● **Your task**
From the entries below, copy exactly the lines from the one that contains "charge_cap();" through the one that contains "obj.parent = empty", both included, and only those.

● **Dataset entries**
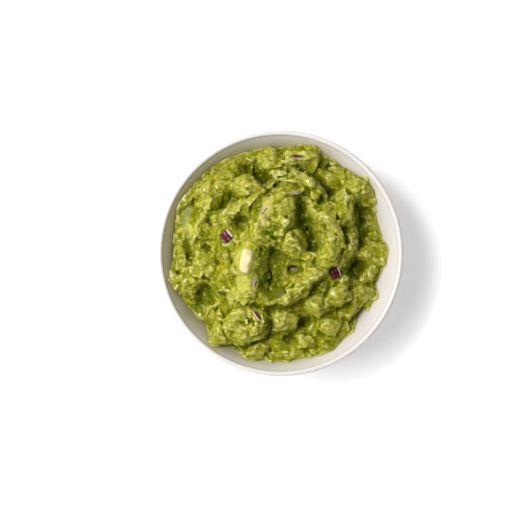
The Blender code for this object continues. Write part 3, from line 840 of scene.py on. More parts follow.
--
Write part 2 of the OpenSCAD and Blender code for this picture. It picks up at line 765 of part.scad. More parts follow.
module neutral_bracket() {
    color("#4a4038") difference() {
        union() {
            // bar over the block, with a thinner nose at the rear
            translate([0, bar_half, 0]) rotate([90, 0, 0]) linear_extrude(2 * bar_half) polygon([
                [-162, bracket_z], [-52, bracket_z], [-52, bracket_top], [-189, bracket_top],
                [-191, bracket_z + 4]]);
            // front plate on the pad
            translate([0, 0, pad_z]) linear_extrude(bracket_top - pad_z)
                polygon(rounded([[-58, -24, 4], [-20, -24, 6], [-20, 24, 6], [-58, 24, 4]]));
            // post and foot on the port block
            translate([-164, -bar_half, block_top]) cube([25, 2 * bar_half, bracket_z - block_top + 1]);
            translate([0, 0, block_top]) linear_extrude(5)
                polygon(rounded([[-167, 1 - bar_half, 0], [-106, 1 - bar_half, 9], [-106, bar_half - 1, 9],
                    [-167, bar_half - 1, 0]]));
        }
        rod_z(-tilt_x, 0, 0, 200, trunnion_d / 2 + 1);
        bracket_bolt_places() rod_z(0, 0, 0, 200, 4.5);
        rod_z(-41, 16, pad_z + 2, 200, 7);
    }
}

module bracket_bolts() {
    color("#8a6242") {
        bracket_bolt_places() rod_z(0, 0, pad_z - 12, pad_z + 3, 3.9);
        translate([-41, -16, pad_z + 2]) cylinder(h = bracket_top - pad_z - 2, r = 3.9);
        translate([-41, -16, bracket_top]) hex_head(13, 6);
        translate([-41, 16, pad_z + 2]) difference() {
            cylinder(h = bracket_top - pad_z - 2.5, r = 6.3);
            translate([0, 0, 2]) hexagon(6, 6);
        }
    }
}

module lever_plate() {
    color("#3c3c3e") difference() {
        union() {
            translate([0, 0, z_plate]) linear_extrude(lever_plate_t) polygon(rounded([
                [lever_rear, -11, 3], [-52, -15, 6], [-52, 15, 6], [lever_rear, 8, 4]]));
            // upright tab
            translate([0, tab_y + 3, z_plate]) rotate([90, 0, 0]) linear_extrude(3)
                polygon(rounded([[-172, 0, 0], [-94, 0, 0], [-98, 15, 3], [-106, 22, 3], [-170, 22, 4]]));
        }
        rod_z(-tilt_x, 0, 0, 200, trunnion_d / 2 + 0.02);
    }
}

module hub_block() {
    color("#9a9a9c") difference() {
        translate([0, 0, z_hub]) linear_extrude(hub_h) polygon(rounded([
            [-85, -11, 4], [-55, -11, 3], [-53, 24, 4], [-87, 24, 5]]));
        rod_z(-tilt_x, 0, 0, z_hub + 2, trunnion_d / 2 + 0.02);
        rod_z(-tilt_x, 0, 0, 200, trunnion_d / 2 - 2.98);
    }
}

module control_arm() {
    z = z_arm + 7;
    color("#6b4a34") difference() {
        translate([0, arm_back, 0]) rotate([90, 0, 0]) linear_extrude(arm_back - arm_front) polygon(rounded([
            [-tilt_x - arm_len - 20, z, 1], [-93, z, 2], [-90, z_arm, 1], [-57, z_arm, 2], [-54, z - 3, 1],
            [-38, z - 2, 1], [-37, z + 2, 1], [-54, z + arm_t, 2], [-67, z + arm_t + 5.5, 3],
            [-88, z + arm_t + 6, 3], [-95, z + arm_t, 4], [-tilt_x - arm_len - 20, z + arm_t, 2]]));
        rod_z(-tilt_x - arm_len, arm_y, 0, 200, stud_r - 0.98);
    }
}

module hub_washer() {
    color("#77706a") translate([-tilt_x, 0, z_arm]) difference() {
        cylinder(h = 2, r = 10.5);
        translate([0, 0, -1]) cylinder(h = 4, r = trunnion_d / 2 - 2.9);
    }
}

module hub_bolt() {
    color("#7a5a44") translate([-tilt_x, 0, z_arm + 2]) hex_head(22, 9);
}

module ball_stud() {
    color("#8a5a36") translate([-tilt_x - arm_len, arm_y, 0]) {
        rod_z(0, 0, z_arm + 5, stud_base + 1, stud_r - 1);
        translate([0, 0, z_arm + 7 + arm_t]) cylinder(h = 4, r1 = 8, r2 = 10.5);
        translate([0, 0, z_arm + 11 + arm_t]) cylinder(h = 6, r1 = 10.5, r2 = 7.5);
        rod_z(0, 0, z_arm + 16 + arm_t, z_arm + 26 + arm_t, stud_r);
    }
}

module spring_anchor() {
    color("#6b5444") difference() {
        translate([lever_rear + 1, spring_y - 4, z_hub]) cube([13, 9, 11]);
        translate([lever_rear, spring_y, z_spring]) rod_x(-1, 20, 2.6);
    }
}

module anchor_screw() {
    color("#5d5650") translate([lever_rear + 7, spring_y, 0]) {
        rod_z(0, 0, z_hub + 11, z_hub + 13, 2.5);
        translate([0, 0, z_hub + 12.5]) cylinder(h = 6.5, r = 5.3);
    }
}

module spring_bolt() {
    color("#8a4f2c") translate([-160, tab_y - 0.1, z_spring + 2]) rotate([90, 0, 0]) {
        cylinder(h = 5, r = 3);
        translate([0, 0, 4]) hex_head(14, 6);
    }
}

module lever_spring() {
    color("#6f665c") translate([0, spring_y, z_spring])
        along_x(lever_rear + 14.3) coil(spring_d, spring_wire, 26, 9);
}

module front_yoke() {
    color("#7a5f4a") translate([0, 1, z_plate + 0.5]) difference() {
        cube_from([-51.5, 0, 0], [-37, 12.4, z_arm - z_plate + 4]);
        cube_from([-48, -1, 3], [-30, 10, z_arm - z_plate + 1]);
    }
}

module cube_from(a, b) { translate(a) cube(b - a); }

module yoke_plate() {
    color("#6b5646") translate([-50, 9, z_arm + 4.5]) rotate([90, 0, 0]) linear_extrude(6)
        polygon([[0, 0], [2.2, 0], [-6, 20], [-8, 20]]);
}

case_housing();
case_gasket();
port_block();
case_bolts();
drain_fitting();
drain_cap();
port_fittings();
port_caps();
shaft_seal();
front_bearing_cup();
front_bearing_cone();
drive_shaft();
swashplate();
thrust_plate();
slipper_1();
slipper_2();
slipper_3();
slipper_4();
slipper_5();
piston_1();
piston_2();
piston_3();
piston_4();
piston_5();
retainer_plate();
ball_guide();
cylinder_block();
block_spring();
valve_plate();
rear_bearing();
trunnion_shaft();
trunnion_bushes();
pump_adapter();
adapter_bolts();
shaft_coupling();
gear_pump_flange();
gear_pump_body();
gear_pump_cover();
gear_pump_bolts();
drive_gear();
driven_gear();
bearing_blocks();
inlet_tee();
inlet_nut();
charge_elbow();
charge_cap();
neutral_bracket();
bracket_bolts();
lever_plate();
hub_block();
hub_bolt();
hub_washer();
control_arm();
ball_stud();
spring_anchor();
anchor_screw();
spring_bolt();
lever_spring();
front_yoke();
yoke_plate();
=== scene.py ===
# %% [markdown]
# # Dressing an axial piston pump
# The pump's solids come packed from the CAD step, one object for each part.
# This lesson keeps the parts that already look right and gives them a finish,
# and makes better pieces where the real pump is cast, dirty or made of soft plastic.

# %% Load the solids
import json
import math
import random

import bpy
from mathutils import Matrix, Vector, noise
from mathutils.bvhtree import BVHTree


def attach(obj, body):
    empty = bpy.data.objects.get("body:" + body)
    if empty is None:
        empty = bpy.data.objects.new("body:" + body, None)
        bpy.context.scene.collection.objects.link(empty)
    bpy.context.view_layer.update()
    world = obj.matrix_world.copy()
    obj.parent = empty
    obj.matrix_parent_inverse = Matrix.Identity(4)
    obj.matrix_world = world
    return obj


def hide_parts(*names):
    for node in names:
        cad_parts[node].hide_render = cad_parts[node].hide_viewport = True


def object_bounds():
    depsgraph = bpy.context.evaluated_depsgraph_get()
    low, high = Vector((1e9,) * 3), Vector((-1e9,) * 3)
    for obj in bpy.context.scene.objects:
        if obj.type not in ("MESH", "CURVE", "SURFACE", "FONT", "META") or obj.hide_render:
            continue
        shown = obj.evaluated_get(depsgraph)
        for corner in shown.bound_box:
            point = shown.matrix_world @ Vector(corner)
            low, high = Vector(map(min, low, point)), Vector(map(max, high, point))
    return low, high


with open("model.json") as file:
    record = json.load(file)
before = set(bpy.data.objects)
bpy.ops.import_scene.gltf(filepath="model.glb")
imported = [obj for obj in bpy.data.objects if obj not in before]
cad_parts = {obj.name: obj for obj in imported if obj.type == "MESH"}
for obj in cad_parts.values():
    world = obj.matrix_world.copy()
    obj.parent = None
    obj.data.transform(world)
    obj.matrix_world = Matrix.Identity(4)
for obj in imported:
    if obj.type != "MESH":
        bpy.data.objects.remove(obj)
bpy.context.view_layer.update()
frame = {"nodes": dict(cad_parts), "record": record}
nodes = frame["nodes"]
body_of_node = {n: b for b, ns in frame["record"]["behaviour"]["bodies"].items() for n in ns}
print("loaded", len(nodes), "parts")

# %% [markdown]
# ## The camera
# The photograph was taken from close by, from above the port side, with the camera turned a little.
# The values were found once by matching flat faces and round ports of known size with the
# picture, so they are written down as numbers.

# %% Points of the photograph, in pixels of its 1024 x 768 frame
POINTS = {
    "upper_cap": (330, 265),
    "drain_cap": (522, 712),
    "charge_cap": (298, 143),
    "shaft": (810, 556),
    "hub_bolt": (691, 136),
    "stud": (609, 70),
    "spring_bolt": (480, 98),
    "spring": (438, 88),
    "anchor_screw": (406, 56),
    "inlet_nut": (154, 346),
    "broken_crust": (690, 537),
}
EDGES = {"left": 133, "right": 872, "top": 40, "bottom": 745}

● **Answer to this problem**
charge_cap();
neutral_bracket();
bracket_bolts();
lever_plate();
hub_block();
hub_bolt();
hub_washer();
control_arm();
ball_stud();
spring_anchor();
anchor_screw();
spring_bolt();
lever_spring();
front_yoke();
yoke_plate();
=== scene.py ===
# %% [markdown]
# # Dressing an axial piston pump
# The pump's solids come packed from the CAD step, one object for each part.
# This lesson keeps the parts that already look right and gives them a finish,
# and makes better pieces where the real pump is cast, dirty or made of soft plastic.

# %% Load the solids
import json
import math
import random

import bpy
from mathutils import Matrix, Vector, noise
from mathutils.bvhtree import BVHTree


def attach(obj, body):
    empty = bpy.data.objects.get("body:" + body)
    if empty is None:
        empty = bpy.data.objects.new("body:" + body, None)
        bpy.context.scene.collection.objects.link(empty)
    bpy.context.view_layer.update()
    world = obj.matrix_world.copy()
    obj.parent = empty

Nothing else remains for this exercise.